On November 11, the Eastern Military Command said in a public statement that those who participated in the operation had encountered “armed resistance by criminals.” Later, the command amended that story, saying only that army personnel “heard shootings.”
The command said that no army personnel had fired their weapons, and that therefore, the army would not open an investigation into the killings. The federal military prosecutor opened her inquiry anyway, but is relying on the army to investigate.
Under international and regional norms, cases involving alleged extrajudicial executions and other grave human rights violations should not be tried before military courts.
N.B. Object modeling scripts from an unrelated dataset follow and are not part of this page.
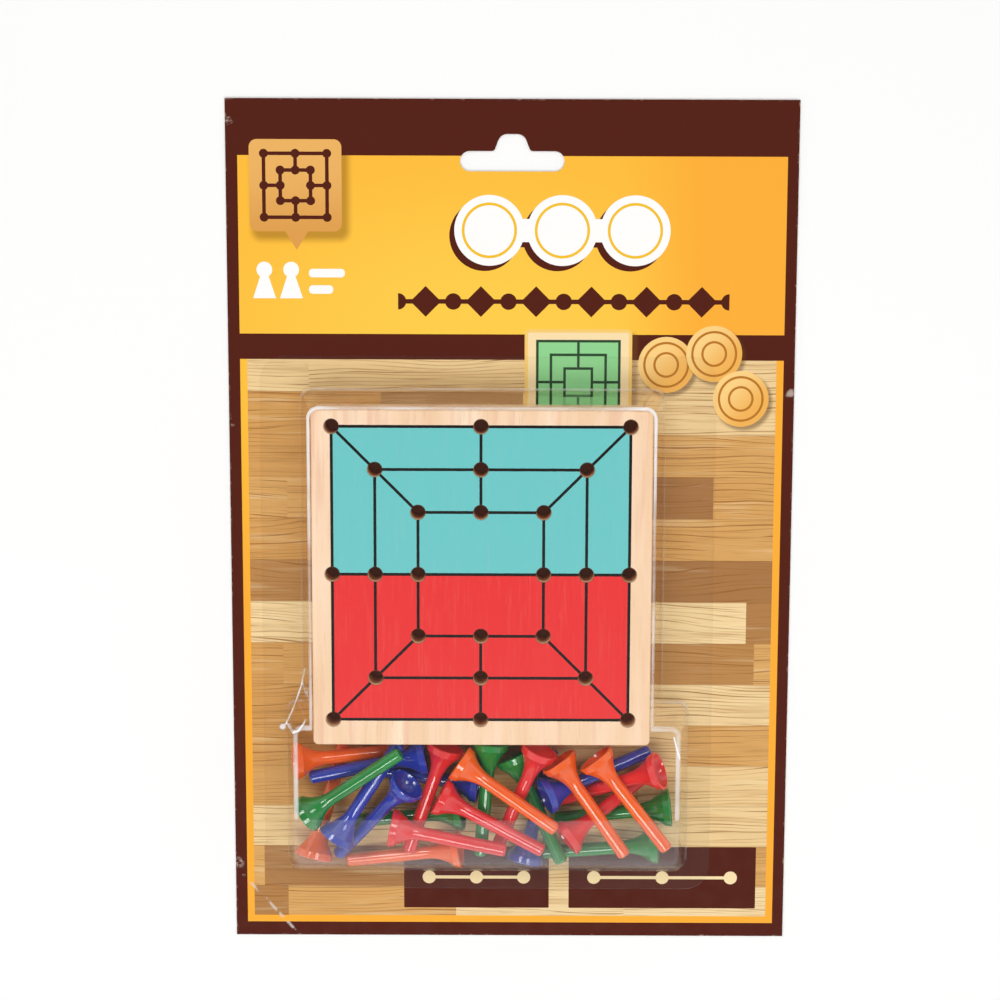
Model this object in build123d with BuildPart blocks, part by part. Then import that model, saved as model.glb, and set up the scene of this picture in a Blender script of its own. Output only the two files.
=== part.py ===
"""Nine mens morris game in its retail blister pack.

A printed backing card carries a clear thermoformed blister. Behind the blister lie a drilled
wooden board, in the upper pocket, and twenty-four loose plastic pegs, in the lower pocket.

Units are millimetres. The pack lies on its back: X runs across the card, Y up the card, and
Z out of its printed face. The origin is the centre of the card's back face.
"""

import os
from math import asin, cos, radians, sin

from build123d import *

# ---- backing card
card_width = 174.0
card_height = 262.4
card_thickness = 0.6
hang_slot_length = 31.75
hang_slot_height = 6.1
hang_slot_drop = 18.6  # from the card's top edge down to the slot's centre line
hang_peak_height = 5.1  # above the slot's upper edge
hang_peak_foot = 11.0
hang_peak_crown = 7.0
hang_peak_radius = 3.0
hang_throat_radius = 1.0

# ---- wooden board
board_size = 103.0
board_thickness = 19.0
board_x = -8.8
board_corner_radius = 1.5
board_edge_radius = 0.5

# ---- peg holes: the corners and the mid-sides of three nested squares
hole_diameter = 4.5
hole_depth = 12.0
square_sizes = (90.0, 64.0, 38.0)
pattern_shift_x = -0.3  # the drilling pattern sits a little off the board's centre
pattern_shift_y = 1.5

# ---- blister
film = 0.35
headroom = 1.6  # between the board's face and the inside of the blister's front
board_side_gap = 0.7  # around the board, at the blister's front
wall_spread = 4.0  # how far a side wall runs outward from the front down to the card
upper_corner_radius = 3.5  # where two side walls of the board pocket meet
upper_edge_radius = 1.6  # where its side walls meet its front
lower_left = 61.2  # from the board's centre to the peg pocket's left foot
lower_right = 64.5  # and to its right foot
lower_rise = 9.7  # from the board's lower edge up to the peg pocket's upper foot
lower_drop = 43.9  # and down to its bottom foot
lower_edge_radius = 3.0  # where two walls of the peg pocket meet, and where they meet its front
bottom_wall_straight = 1.6  # its bottom wall rolls over into its front above this height
flange_side = 7.4
flange_top = 10.0
flange_bottom = 7.4
flange_corner_radius = 7.5
flange_margin = 15.6  # from the card's lower edge up to the flange

# ---- pegs, shaped as golf tees
peg_length = 36.5
peg_head_diameter = 12.0
peg_stem_diameter = 4.2
peg_tip_diameter = 3.2
peg_tip_chamfer = 0.6
peg_flare_length = 8.5
peg_rim_height = 2.2
peg_rim_taper = 0.5
peg_lip_width = 0.8
peg_lip_round = 0.3
peg_cup_depth = 3.9

# ---- sizes and places that follow from those above
laid_length = 36.5  # the peg length that peg_places is set out for
pile_spread = max(1, peg_length / laid_length)  # longer pegs need a wider pile and pocket
pocket_left = lower_left * pile_spread
pocket_right = lower_right * pile_spread
pocket_drop = lower_drop * pile_spread
pocket_x = board_x + (pocket_right - pocket_left) / 2
blister_depth = board_thickness + headroom
bottom_curve_radius = blister_depth - bottom_wall_straight
flange_foot_y = flange_margin - card_height / 2
board_foot_y = flange_foot_y + flange_bottom + pocket_drop
board_y = board_foot_y + board_size / 2
board_top_z = card_thickness + board_thickness
slot_y = card_height / 2 - hang_slot_drop
peak_top_y = slot_y + hang_slot_height / 2 + hang_peak_height

# Where the loose pegs lie. Each has its colour, the place of its tip (across from the board's
# centre line, up from the board's lower edge, above the card's face), the heading of its head in
# degrees from +X, and how many degrees it rises from tip to head, for a peg of laid_length.
peg_places = (
    ("orange", -23.0, -5.5, 2.0, -177, 14),
    ("orange", -43.5, -4.1, 2.1, -105, 10),
    ("orange", -42.5, -41.5, 2.5, 8, 7),
    ("orange", 23.0, -27.0, 18.0, 146, -6),
    ("orange", 44.5, -36.0, 15.0, 125, -2),
    ("orange", 57.5, -34.0, 15.0, 128, -2),
    ("green", -25.0, -3.0, 18.0, -145, -7),
    ("green", -42.0, -29.0, 2.1, 7, 7),
    ("green", -0.5, -37.5, 10.0, 85, 0),
    ("green", 23.0, -27.5, 3.5, 7, 4),
    ("green", 19.0, -38.5, 3.5, 6, 6),
    ("green", 25.0, -39.5, 11.0, 115, -7),
    ("blue", -53.5, -13.0, 9.0, 11, -2),
    ("blue", -45.5, -39.5, 3.0, 49, 19),
    ("blue", -37.0, -11.5, 2.6, -7, 6),
    ("blue", -25.5, -1.0, 12.5, -123, 1),
    ("blue", 52.5, -6.0, 2.1, -160, 16),
    ("blue", 22.0, -5.5, 2.1, -104, 7),
    ("red", -23.0, -36.5, 8.5, 71, 5),
    ("red", 19.0, -34.5, 15.5, 152, -2),
    ("red", 7.5, -34.5, 15.0, 169, -2),
    ("red", 4.5, -36.0, 9.0, 68, 8),
    ("red", 22.5, -22.0, 2.7, 21, 16),
    ("red", 54.5, -11.0, 3.0, -144, 15),
)


def place(x, y, z):
    """A plane facing +Z at x, y, and z above the card's printed face."""
    return Plane(origin=(x, y, card_thickness + z))


def export(part, name):
    part.label = name
    export_step(part, f"parts/{name}.step")


# ---- backing card, with a hanging hole: a long slot with a rounded peak over its middle
with BuildPart() as backing_card:
    with BuildSketch():
        Rectangle(card_width, card_height)
        with BuildSketch(mode=Mode.PRIVATE) as hang_hole:
            with Locations((0, slot_y)):
                SlotOverall(hang_slot_length, hang_slot_height)
            with BuildLine():
                Polyline(
                    (-hang_peak_foot / 2, slot_y), (-hang_peak_foot / 2, peak_top_y - hang_peak_height),
                    (-hang_peak_crown / 2, peak_top_y), (hang_peak_crown / 2, peak_top_y),
                    (hang_peak_foot / 2, peak_top_y - hang_peak_height), (hang_peak_foot / 2, slot_y),
                    close=True,
                )
            make_face()
            rows = hang_hole.vertices().group_by(Axis.Y)
            fillet(rows[-1], hang_peak_radius)
            throat = [v for v in hang_hole.vertices() if abs(abs(v.X) - hang_peak_foot / 2) < 1e-6]
            fillet(throat, hang_throat_radius)
        add(hang_hole.sketch, mode=Mode.SUBTRACT)
    extrude(amount=card_thickness)


# ---- wooden board with twenty-four blind holes
with BuildPart() as game_board:
    with BuildSketch(place(board_x, board_y, 0)):
        RectangleRounded(board_size, board_size, board_corner_radius)
    extrude(amount=board_thickness)
    fillet(game_board.faces().sort_by(Axis.Z)[-1].edges(), board_edge_radius)
    fillet(game_board.faces().sort_by(Axis.Z)[0].edges(), board_edge_radius)
    steps = [(i, j) for i in (-1, 0, 1) for j in (-1, 0, 1) if (i, j) != (0, 0)]
    for size in square_sizes:
        for i, j in steps:
            hole_x = board_x + pattern_shift_x + i * size / 2
            hole_y = board_y + pattern_shift_y + j * size / 2
            with Locations((hole_x, hole_y, board_top_z)):
                Hole(hole_diameter / 2, depth=hole_depth)


# ---- clear blister: a film over two joined pockets, with a flange that lies on the card
def board_pocket(growth):
    """The square pocket over the board, with drafted walls, grown outward by growth."""
    foot = board_size + 2 * (board_side_gap + wall_spread + growth)
    front = board_size + 2 * (board_side_gap + growth)
    with BuildPart() as pocket:
        with BuildSketch(place(board_x, board_y, 0)):
            Rectangle(foot, foot)
        with BuildSketch(place(board_x, board_y, blister_depth + growth)):
            Rectangle(front, front)
        loft(ruled=True)
        fillet(pocket.edges().group_by(Axis.Z)[1], upper_corner_radius + growth)
        fillet(pocket.faces().sort_by(Axis.Z)[-1].edges(), upper_edge_radius + growth)
    return pocket.part


def peg_pocket(growth):
    """The wider pocket over the pegs, grown outward by growth."""
    width = pocket_left + pocket_right + 2 * growth
    length = lower_rise + pocket_drop + 2 * growth
    y = board_foot_y + (lower_rise - pocket_drop) / 2
    depth = blister_depth + growth
    with BuildPart() as pocket:
        with BuildSketch(place(pocket_x, y, 0)):
            Rectangle(width, length)
        with BuildSketch(place(pocket_x, y - wall_spread / 2, depth)):
            Rectangle(width - 2 * wall_spread, length - wall_spread)
        loft(ruled=True)
        front_edges = pocket.faces().sort_by(Axis.Z)[-1].edges()
        fillet(front_edges.sort_by(Axis.Y)[0], bottom_curve_radius + growth)
        upper_wall = pocket.faces().sort_by(Axis.Y)[-1]
        front = pocket.faces().sort_by(Axis.Z)[-1]
        side_edges = upper_wall.edges().sort_by(Axis.Z)[1:] + front.edges().sort_by(Axis.Y)[1:-1]
        fillet(side_edges, lower_edge_radius + growth)
    return pocket.part


def pocket_form(growth):
    """The space that the blister encloses, grown outward by growth, as one solid."""
    with BuildPart() as form:
        add(board_pocket(growth))
        add(peg_pocket(growth))
    return form.part


flange_width = pocket_left + pocket_right + 2 * flange_side
flange_top_y = board_y + board_size / 2 + board_side_gap + wall_spread + flange_top
outer_form = pocket_form(film)
inner_form = pocket_form(0)

with BuildPart() as blister:
    with BuildSketch(place(pocket_x, (flange_top_y + flange_foot_y) / 2, 0)):
        RectangleRounded(flange_width, flange_top_y - flange_foot_y, flange_corner_radius)
    extrude(amount=film)
    add(outer_form)
    add(inner_form, mode=Mode.SUBTRACT)


# ---- one loose peg
def lay_peg(across, up, above, heading, rise):
    """The tip and the axis of a peg in the pile. A shorter one keeps its head where it is."""
    level = laid_length * cos(radians(rise))
    climb = laid_length * sin(radians(rise))
    head = Vector(
        board_x + pile_spread * (across + level * cos(radians(heading))),
        board_foot_y + pile_spread * (up + level * sin(radians(heading))),
        card_thickness + above + climb,
    )
    slope = asin(climb / laid_length / pile_spread)
    axis = Vector(
        cos(slope) * cos(radians(heading)), cos(slope) * sin(radians(heading)), sin(slope),
    )
    return head - axis * peg_length, axis


def make_peg(tip, axis):
    """A golf tee with its tip at the given point and its head up along the given axis."""
    stem_radius = peg_stem_diameter / 2
    head_radius = peg_head_diameter / 2
    rim_foot = peg_length - peg_rim_height
    lip_radius = head_radius - peg_lip_width
    side = Vector(0, 0, 1).cross(axis).normalized()
    with BuildPart() as peg:
        with BuildSketch(Plane(origin=tip, x_dir=side, z_dir=side.cross(axis))):
            with BuildLine():
                Polyline(
                    (0, peg_length - peg_cup_depth), (0, 0), (peg_tip_diameter / 2, 0),
                    (stem_radius, peg_tip_chamfer), (stem_radius, rim_foot - peg_flare_length),
                )
                TangentArc(
                    (stem_radius, rim_foot - peg_flare_length), (head_radius - peg_rim_taper, rim_foot),
                    tangent=(0, 1),
                )
                Polyline(
                    (head_radius - peg_rim_taper, rim_foot), (head_radius, peg_length - peg_lip_round),
                    (head_radius - peg_lip_round, peg_length), (lip_radius, peg_length),
                )
                TangentArc(
                    (0, peg_length - peg_cup_depth), (lip_radius, peg_length), tangent=(1, 0),
                )
            make_face()
        revolve(axis=Axis(tip, axis))
    return peg.part


os.makedirs("parts", exist_ok=True)
export(backing_card.part, "backing_card")
export(game_board.part, "game_board")
export(blister.part, "blister")
counts = {}
for colour, *pose in peg_places:
    counts[colour] = counts.get(colour, 0) + 1
    tip, axis = lay_peg(*pose)
    export(make_peg(tip, axis), f"peg_{colour}_{counts[colour]}")
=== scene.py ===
import functools
import math

import bpy
from mathutils import Matrix, Vector


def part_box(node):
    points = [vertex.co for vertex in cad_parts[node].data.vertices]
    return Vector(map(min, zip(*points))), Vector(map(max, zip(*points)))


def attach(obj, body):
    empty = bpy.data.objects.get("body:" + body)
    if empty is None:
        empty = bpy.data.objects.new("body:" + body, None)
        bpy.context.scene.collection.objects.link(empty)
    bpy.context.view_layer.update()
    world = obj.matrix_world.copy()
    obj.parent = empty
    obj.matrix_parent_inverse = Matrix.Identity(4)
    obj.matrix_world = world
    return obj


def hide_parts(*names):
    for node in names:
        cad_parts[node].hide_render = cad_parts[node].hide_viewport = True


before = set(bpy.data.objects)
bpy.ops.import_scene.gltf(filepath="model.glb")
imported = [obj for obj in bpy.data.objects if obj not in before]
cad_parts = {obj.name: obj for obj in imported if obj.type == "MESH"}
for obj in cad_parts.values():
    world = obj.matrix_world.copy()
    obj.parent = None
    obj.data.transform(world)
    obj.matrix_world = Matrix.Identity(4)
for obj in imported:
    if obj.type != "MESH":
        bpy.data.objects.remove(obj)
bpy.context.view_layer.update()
MM = 0.001
print_middle = 0.4  # the card's and the board's print is laid out about a point this far up the card
card_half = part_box("backing_card")[1] / MM


# ---- arithmetic on shader sockets
class Value:
    """A number that varies over a surface. Comparisons give 1 or 0, * is and, | is or."""

    def __init__(self, graph, socket):
        self.graph, self.socket = graph, socket

    def __add__(self, other):
        return self.graph.math("ADD", self, other)

    def __radd__(self, other):
        return self.graph.math("ADD", other, self)

    def __sub__(self, other):
        return self.graph.math("SUBTRACT", self, other)

    def __rsub__(self, other):
        return self.graph.math("SUBTRACT", other, self)

    def __mul__(self, other):
        return self.graph.math("MULTIPLY", self, other)

    def __rmul__(self, other):
        return self.graph.math("MULTIPLY", other, self)

    def __truediv__(self, other):
        return self.graph.math("DIVIDE", self, other)

    def __lt__(self, other):
        return self.graph.math("LESS_THAN", self, other)

    def __gt__(self, other):
        return self.graph.math("GREATER_THAN", self, other)

    def __or__(self, other):
        return self.graph.math("MAXIMUM", self, other)

    def __abs__(self):
        return self.graph.math("ABSOLUTE", self)

    def floor(self):
        return self.graph.math("FLOOR", self)

    def wrap(self, high, low=0.0):
        return self.graph.math("WRAP", self, high, low)

    def ramp(self, low, high, start=0.0, end=1.0):
        """Runs smoothly from start at low to end at high."""
        node = self.graph.new("ShaderNodeMapRange", interpolation_type="SMOOTHSTEP")
        self.graph.put(node.inputs["Value"], self)
        for name, value in zip(("From Min", "From Max", "To Min", "To Max"), (low, high, start, end)):
            self.graph.put(node.inputs[name], value)
        return Value(self.graph, node.outputs["Result"])


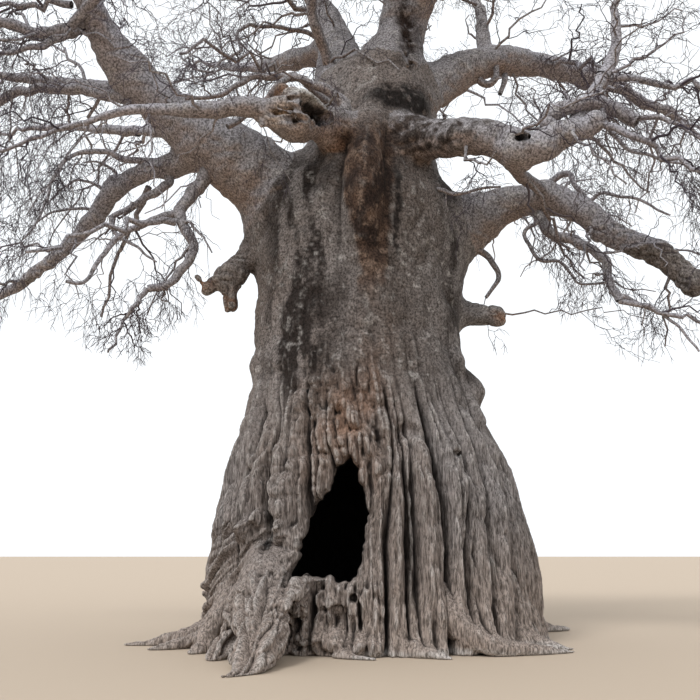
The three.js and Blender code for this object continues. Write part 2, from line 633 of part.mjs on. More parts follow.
// Side twigs leave their parent by the golden angle, lean away from it and hang or rise with it.
function sideTwigs(parent, stem, level) {
  const count = TWIGS_PER_LEVEL[level];
  const twigs = [];
  for (let i = 0; i < count; i += 1) {
    const id = parent.id * ID_STEP + i;
    const draw = (index) => chance(stem.seed + id * SEED_STEP, index);
    const t = FIRST_SIDE_TWIG + (SIDE_TWIG_SPAN * (i + 0.2 + 0.6 * draw(1))) / count;
    const tangent = twigTangent(parent, t);
    const across = acrossOf(tangent);
    const other = new THREE.Vector3().crossVectors(tangent, across);
    const turn = radians(GOLDEN_ANGLE * i + 360 * chance(stem.seed, parent.id));
    const lean = radians(LEAN_LOW + LEAN_SPAN * draw(2));
    const way = tangent.clone().multiplyScalar(Math.cos(lean))
      .addScaledVector(across, Math.sin(lean) * Math.cos(turn))
      .addScaledVector(other, Math.sin(lean) * Math.sin(turn));
    const bend = new THREE.Vector3(draw(3) - 0.5, draw(4) - 0.5, draw(5) - 0.5).multiplyScalar(WANDER);
    bend.z -= stem.row.sag * SAG_SHARE;
    const spread = 1 + LENGTH_SPREAD * (draw(6) - 0.5);
    const length = parent.length * LENGTH_RATIO[level] * (LENGTH_AT_ROOT - LENGTH_LOSS * t) * spread;
    const radius = parent.radius * (1 - RADIUS_LOSS * t) * RADIUS_RATIO;
    const start = facetPoint(parent, t, STEPS_PER_LEVEL[level]);
    twigs.push({ start, way, bend, length, radius, id });
  }
  return twigs;
}

// Whether a point is above the crown's lower edge.
function aboveEdge(place) {
  const nearer = (EDGE_DEPTH - EDGE_EYE[1]) / (place.y - EDGE_EYE[1]);
  const x = EDGE_EYE[0] + (place.x - EDGE_EYE[0]) * nearer;
  const height = EDGE_EYE[2] + (place.z - EDGE_EYE[2]) * nearer;
  const next = Math.max(1, CROWN_EDGE.findIndex((pair) => pair[0] > x));
  const [low, high] = [CROWN_EDGE[next - 1], CROWN_EDGE[next]];
  return height > THREE.MathUtils.mapLinear(x, low[0], high[0], low[1], high[1]);
}

// Whether a point belongs to a mass's own space and touches no limb.
function inSpace(place, stem) {
  const own = place.distanceTo(stem.middle);
  if (own > stem.row.reach * SPACE_REACH || !aboveEdge(place) || !clearOfTrunk(place, TWIG_CLEARANCE)) {
    return false;
  }
  for (const other of stems) {
    if (other !== stem && place.distanceTo(other.middle) < own + SPACE_CLEARANCE) {
      return false;
    }
  }
  for (const limb of limbs.values()) {
    if (distanceToLimb(place, limb) < TWIG_CLEARANCE) {
      return false;
    }
  }
  return true;
}

function twigFits(twig, stem) {
  return FIT_SHARES.every((t) => inSpace(twigPoint(twig, t), stem));
}

// A three-sided twig that tapers to a point.
function twigSolid(twig, steps) {
  const place = (angle, share, radial) => {
    const tangent = share === 0 && twig.facing ? twig.facing : twigTangent(twig, share);
    const across = acrossOf(twigTangent(twig, 0.5));
    across.addScaledVector(tangent, -across.dot(tangent)).normalize();
    const other = new THREE.Vector3().crossVectors(tangent, across);
    const turn = radians(angle);
    const reach = radial * twig.radius * (1 - share);
    return twigPoint(twig, share)
      .addScaledVector(across, reach * Math.cos(turn))
      .addScaledVector(other, reach * Math.sin(turn));
  };
  return solid(reshape(3, steps, place));
}

// One mass: the stem and every side twig that stays in the mass's space, joined into one body.
function massSolid(stem) {
  let level = [firstTwig(stem)];
  let body = twigSolid(level[0], STEPS_PER_LEVEL[0]);
  for (let depth = 0; depth < TWIGS_PER_LEVEL.length; depth += 1) {
    const next = level.flatMap((twig) => sideTwigs(twig, stem, depth)).filter((twig) => twigFits(twig, stem));
    for (const twig of next) {
      body = body.add(twigSolid(twig, STEPS_PER_LEVEL[depth + 1]));
    }
    level = next;
  }
  return body;
}

// The doorway and the hollow behind it, as one solid to cut out of the trunk.
function hollowSolid() {
  const outline = new THREE.Shape();
  outline.moveTo(...DOOR_LEFT[0]);
  outline.splineThru(DOOR_LEFT.slice(1).concat([DOOR_APEX]).map((pair) => new THREE.Vector2(...pair)));
  outline.splineThru(DOOR_RIGHT.map((pair) => new THREE.Vector2(...pair)));
  outline.closePath();
  const door = new THREE.ExtrudeGeometry(outline, {
    depth: DOOR_BACK - DOOR_FRONT,
    bevelEnabled: false,
    curveSegments: 8,
  });
  door.rotateX(Math.PI / 2);
  door.translate(0, DOOR_BACK, 0);
  const room = new THREE.LatheGeometry(HOLLOW_PROFILE.map((pair) => new THREE.Vector2(...pair)), HOLLOW_SIDES);
  room.rotateX(Math.PI / 2);
  room.scale(HOLLOW_STRETCH[0], HOLLOW_STRETCH[1], 1);
  room.translate(HOLLOW_MIDDLE[0], HOLLOW_MIDDLE[1], 0);
  return solid(door).add(solid(room));
}

function spurSolid(row, index) {
  const limb = { girth: row.girth };
  limb.curve = new LimbCurve(point(row.from), point(row.to), point(row.bow), 0, index + 61);
  return limbSolid(limb, 0, 1, SPUR_SIDES, SPUR_STEPS);
}

// How finely a limb and its collar are faceted, by its thickness.
function facetsOf(limb) {
  if (limb.girth[0] <= STEM_RADIUS_MAX) {
    return STEM_COLLAR;
  }
  return limb.girth[0] > THICK ? THICK_LIMB : THIN_LIMB;
}

function collarSolid({ limb, seat }) {
  const { sides, collarSteps } = facetsOf(limb);
  return limbSolid(limb, 0, seat, sides, collarSteps);
}

// What lies below the ground is cut away flat.
function belowGround() {
  const block = new THREE.BoxGeometry(30, 30, 4);
  block.translate(0, 0, -2);
  return solid(block);
}

function trunkSolid() {
  const place = (angle, share, radial) => {
    const height = TRUNK_TOP * share ** ROW_CROWDING;
    const number = Math.round((angle / 360) * LINES.length + LINES.length) % LINES.length;
    return trunkPoint(lineAzimuth(LINES[number], height), height, radial);
  };
  let body = solid(reshape(LINES.length, TRUNK_ROWS, place));
  TRUNK_SPURS.forEach((row, index) => {
    body = body.add(spurSolid(row, index));
  });
  for (const collar of collars.get("trunk")) {
    body = body.add(collarSolid(collar));
  }
  return body.subtract(hollowSolid()).subtract(belowGround());
}

function boughSolid(limb) {
  const { sides, steps } = facetsOf(limb);
  let body = limbSolid(limb, limb.start, 1, sides, steps);
  for (const collar of collars.get(limb.name)) {
    body = body.add(collarSolid(collar));
  }
  return body;
}

// A named mesh in millimetres from a solid in metres.
function asMesh(body, name, colour) {
  const result = body.simplify(SIMPLIFY).getMesh();
  const shape = new THREE.BufferGeometry();
  const count = result.vertProperties.length / result.numProp;
  const positions = new Float32Array(count * 3);
  for (let i = 0; i < count; i += 1) {
    for (let k = 0; k < 3; k += 1) {
      positions[i * 3 + k] = result.vertProperties[i * result.numProp + k] * METRE;
    }
  }
  shape.setAttribute("position", new THREE.BufferAttribute(positions, 3));
  shape.setIndex(new THREE.BufferAttribute(new Uint32Array(result.triVerts), 1));
  const material = new THREE.MeshStandardMaterial({ color: colour, roughness: ROUGH, metalness: 0 });
  const mesh = new THREE.Mesh(shape, material);
  mesh.name = name;
  return mesh;
}

const tree = new THREE.Group();
tree.add(asMesh(trunkSolid(), "trunk", BARK_COLOUR));
for (const limb of limbs.values()) {
  tree.add(asMesh(boughSolid(limb), limb.name, BOUGH_COLOUR));
}
for (const stem of stems) {
  tree.add(asMesh(massSolid(stem), stem.row.name, TWIG_COLOUR));
}

export default tree;
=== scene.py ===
# The looks of a bare, very old baobab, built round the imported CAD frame. Metres, +Z up, front faces -Y.
# Two fields of distances, a fine one for the lower front and a coarser one for the rest, blend the fluted
# trunk, the roots and the great boughs into a skin of bark. Thin limbs are swept tubes, and the twigs grow
# from the limbs by the rule of the part's own source.

import math

import bpy
import numpy as np
import openvdb
from mathutils import Euler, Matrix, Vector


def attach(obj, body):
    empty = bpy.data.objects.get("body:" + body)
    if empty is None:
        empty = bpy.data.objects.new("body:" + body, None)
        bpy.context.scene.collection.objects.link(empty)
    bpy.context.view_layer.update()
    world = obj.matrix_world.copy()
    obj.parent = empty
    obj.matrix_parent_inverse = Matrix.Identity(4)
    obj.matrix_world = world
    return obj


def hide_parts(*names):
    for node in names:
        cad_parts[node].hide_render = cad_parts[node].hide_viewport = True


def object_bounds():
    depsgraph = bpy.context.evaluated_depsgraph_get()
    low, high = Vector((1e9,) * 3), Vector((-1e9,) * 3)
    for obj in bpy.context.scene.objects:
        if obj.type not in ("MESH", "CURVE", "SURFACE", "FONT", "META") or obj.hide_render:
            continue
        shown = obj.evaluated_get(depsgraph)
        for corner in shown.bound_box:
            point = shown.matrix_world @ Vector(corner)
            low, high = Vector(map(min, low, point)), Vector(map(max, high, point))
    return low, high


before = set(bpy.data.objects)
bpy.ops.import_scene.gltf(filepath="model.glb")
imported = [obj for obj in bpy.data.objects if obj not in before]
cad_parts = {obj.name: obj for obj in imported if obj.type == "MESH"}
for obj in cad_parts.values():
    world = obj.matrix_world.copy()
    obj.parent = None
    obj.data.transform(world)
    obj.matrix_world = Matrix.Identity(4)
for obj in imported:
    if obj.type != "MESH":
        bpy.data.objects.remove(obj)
CAD_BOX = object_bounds()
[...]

The Inter-American Court on Human Rights has ruled that “military criminal jurisdiction is not the competent jurisdiction to investigate and, if applicable, prosecute and punish those responsible for human rights violations.”
The Inter-American Commission on Human Rights has held that it is not appropriate to try violations of human rights in military jurisdictions, given that “when the State permits investigations to be conducted by the entities with possible involvement, independence and impartiality are clearly compromised.”
“Brazilian authorities should ensure that the ´legal protection´ that military commanders repeatedly demand for their troops is not used as a carte blanche to commit abuses,” Canineu said. “As chief of all security forces in Rio de Janeiro, Braga Netto needs to show that he is not trying to bury the case and is committed to finding the killers and ensuring justice, as is his duty.”